> [PROVIDED RECORDS]:
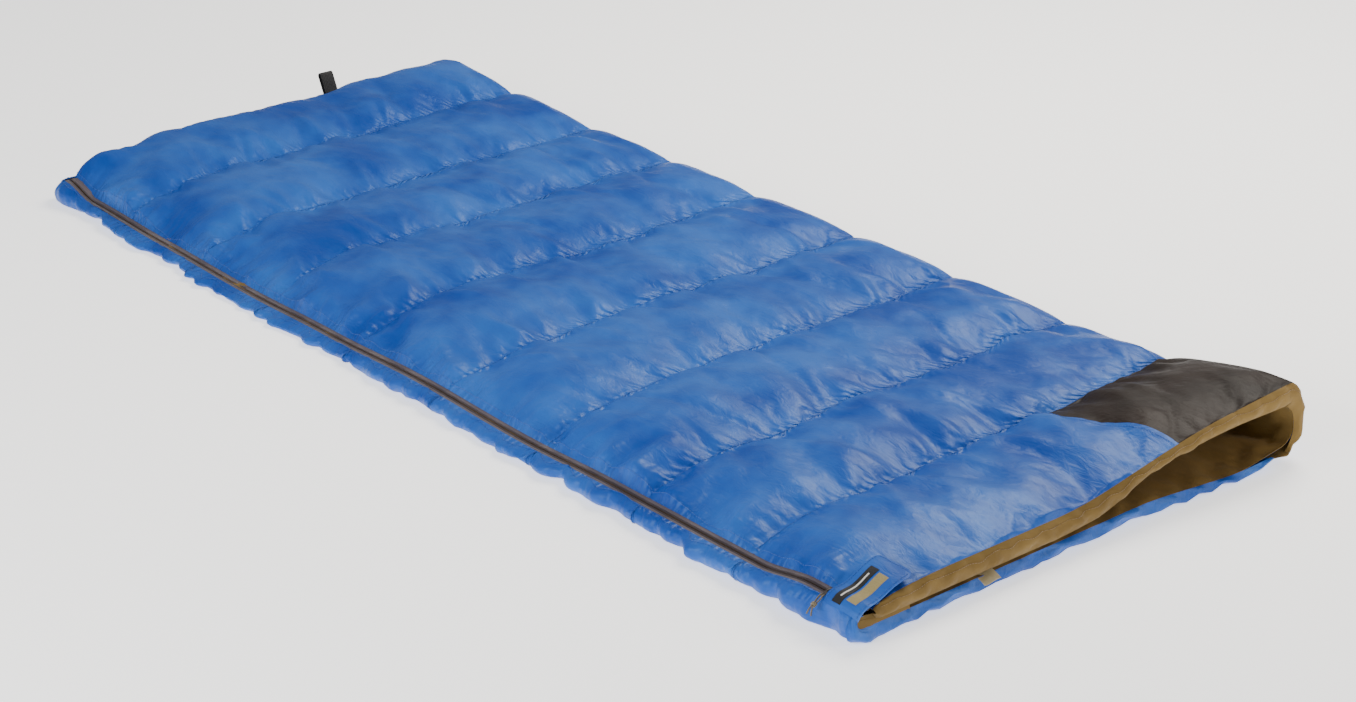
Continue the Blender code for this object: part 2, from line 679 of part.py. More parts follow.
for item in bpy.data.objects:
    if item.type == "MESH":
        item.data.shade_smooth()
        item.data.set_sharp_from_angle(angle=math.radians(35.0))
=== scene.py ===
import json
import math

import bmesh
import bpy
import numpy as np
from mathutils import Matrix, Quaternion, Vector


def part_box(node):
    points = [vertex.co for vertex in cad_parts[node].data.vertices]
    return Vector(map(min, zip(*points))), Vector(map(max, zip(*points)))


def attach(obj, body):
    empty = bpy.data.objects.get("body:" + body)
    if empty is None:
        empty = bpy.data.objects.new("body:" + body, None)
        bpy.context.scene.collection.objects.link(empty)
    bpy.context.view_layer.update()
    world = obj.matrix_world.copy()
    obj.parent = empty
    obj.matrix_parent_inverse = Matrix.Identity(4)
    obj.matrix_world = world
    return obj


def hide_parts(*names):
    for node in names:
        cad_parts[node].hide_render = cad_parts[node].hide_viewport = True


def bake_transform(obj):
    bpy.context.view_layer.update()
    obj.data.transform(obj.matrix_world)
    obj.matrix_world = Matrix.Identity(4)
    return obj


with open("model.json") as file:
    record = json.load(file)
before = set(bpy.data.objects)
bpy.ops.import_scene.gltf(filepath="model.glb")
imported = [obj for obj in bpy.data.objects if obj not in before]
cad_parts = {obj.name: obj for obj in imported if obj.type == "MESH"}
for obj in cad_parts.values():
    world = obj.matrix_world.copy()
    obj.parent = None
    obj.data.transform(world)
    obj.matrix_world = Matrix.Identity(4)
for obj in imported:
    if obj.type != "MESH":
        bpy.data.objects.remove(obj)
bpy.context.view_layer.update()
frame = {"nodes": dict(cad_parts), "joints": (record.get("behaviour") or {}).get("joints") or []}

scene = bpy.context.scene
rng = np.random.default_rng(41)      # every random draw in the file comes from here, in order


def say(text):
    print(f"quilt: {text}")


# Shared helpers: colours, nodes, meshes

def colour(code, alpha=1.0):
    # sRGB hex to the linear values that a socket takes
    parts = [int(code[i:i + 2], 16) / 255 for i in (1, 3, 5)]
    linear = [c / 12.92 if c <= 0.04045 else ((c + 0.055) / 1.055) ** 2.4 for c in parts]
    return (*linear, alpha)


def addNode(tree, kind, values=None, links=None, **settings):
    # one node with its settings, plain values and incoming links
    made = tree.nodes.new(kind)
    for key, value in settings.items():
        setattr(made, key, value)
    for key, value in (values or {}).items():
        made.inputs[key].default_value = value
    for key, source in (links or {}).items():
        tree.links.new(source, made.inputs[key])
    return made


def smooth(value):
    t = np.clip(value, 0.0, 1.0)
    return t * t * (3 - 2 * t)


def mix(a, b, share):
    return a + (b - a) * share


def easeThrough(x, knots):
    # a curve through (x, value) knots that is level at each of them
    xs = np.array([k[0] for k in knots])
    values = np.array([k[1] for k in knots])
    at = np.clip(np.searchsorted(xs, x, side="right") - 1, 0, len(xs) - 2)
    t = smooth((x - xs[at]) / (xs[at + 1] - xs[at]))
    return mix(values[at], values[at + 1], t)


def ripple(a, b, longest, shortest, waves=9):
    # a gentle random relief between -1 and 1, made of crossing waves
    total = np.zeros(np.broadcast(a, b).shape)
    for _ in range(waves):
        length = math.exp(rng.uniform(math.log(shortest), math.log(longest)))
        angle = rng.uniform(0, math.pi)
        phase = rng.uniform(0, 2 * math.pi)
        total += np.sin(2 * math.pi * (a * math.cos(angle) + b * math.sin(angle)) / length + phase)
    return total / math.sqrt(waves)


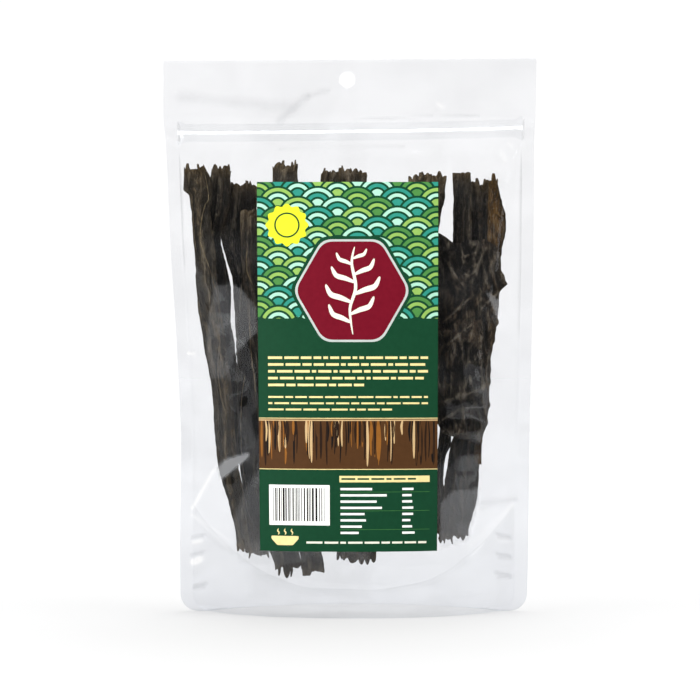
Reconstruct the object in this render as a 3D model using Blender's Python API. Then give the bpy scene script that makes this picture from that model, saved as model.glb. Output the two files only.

> [PROBLEM DETAILS]: Transcribe word for word the lines from the one holding "for item in" through the one holding "if empty is". Include both, and add nothing.

> [SOLUTION FOR THIS EXERCISE]:
for item in bpy.data.objects:
    if item.type == "MESH":
        item.data.shade_smooth()
        item.data.set_sharp_from_angle(angle=math.radians(35.0))
=== scene.py ===
import json
import math

import bmesh
import bpy
import numpy as np
from mathutils import Matrix, Quaternion, Vector


def part_box(node):
    points = [vertex.co for vertex in cad_parts[node].data.vertices]
    return Vector(map(min, zip(*points))), Vector(map(max, zip(*points)))


def attach(obj, body):
    empty = bpy.data.objects.get("body:" + body)
    if empty is None:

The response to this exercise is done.